Fewer Japanese are marrying today than ever, and those who do largely shun traditional white wedding kimonos in favor of Western-style dresses. A declining birthrate, meanwhile, has meant fewer babies, which in turn has meant fewer sales of kimonos for children's coming-of-age rites. Nationwide, kimono sales have more than halved in the past decade.
Nowhere has the decline been felt more keenly than in Nishijin, home of Japan's finest -- and priciest -- kimonos and obi. Sales of Nishijin products fell from $2.7 billion in 1990 to a record low of $477 million last year, according to industry figures; during the same period, the district's production of kimonos dropped from 291,000 to just 87,382 garments.
At the same time, the ancient textile houses of Nishijin have fallen like cherry blossoms in late April. In 1980, there were about 1,200 kimono and obi factories and related businesses lining these ancient stone streets. Today, there are 606.
Once a lofty, ceremonious enterprise, even kimono-selling has been tainted by scandal in recent years, with desperate dealers pressuring retirees into taking out high-interest loans to buy exorbitantly priced kimonos. Faced with such accusations, the president of Azekura, a once-venerable dealer of Nishijin kimonos, committed suicide last March by jumping from the eighth floor of a Kyoto hotel. Other establishments have faded less dramatically, through bankruptcy filings and shuttered doors.

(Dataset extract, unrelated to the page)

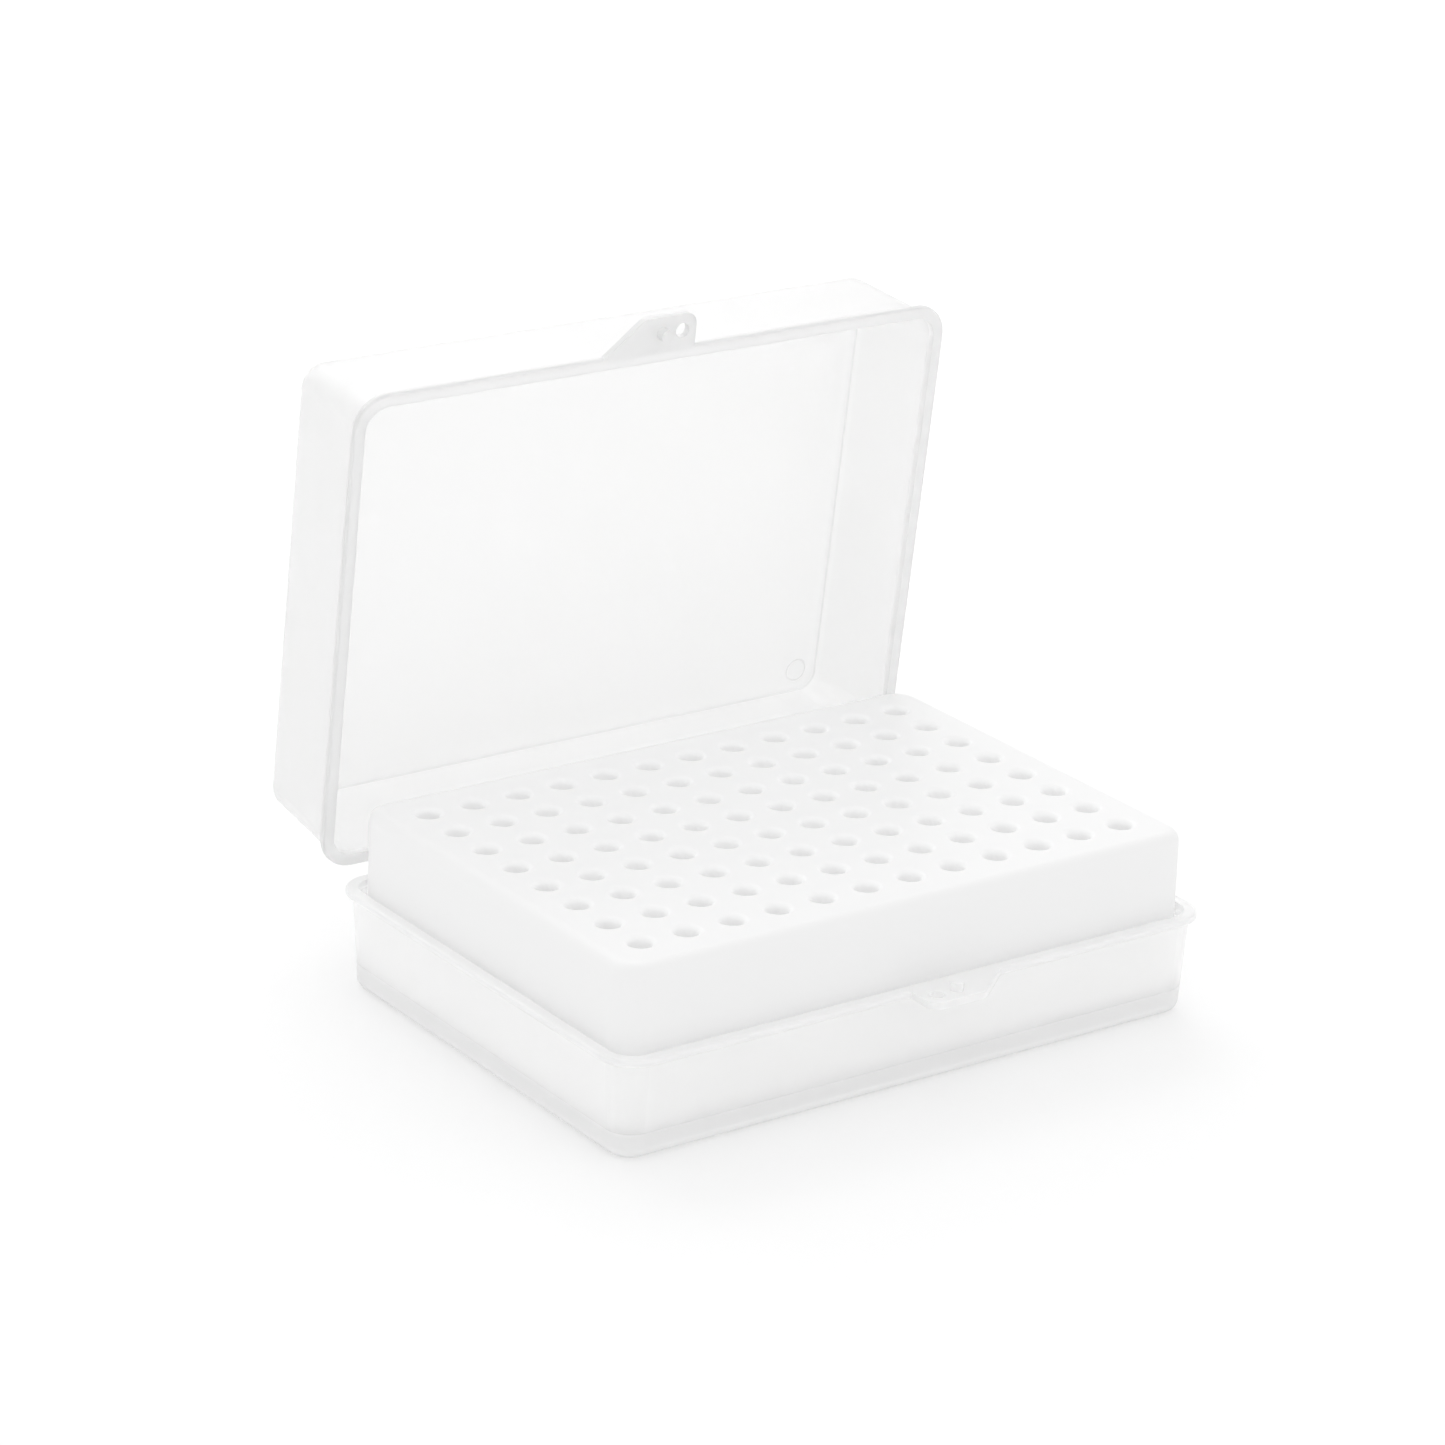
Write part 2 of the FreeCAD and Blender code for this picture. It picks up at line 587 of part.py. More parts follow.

Some see a light for the industry in the unlikeliest of places -- Tokyo's hyper-hip Harajuku district, where Goth geisha in punk makeup and secondhand black kimonos strut the streets flaunting attitude and skull-faced leather purses.
"Right now, they are wearing cheap, used kimonos they bought for a few dollars in a bargain bin," said Toshimitsu Ikariyama, president of the Nishijin Textile Industrial Association. "But when these teenagers grow up and become prosperous, we hope they will be the start of a new generation who will wear more expensive and new kimonos for grace and beauty, the way their mothers and grandmothers did."
Others, however, are not counting on an organic recovery. Rather, they say, the industry must reinvent itself to survive.
Back to China
On a cloudy Kyoto afternoon, a graceful female attendant demurely opened the sliding wooden doors of the ancient kimono house of Kawamura. Across a floor of traditional straw tatami, beyond a wall-size window overlooking a Zen rock garden, past the portraits of Emperor Akihito and Empress Michiko, she led a guest into the office of Yasuto Kawamura, a maverick of the Nishijin textile district.
The 57-year-old president of a company that goes back five generations, Kawamura seems more middle-age pop star than kimono maker. In a black leather blazer and designer shades, he punctuates his decidedly un-Japanese demeanor like an Italian, with emphatic hand gestures and breathless conversation.
Japan's kimono makers, he argues, must drop all this preciousness. Kawamura's sales, like those of so many other kimono houses in Nishijin, are down 80 percent compared with two decades ago, but he is making plans for survival, manufacturing kimonos at cheaper prices in China and selling them in Japan.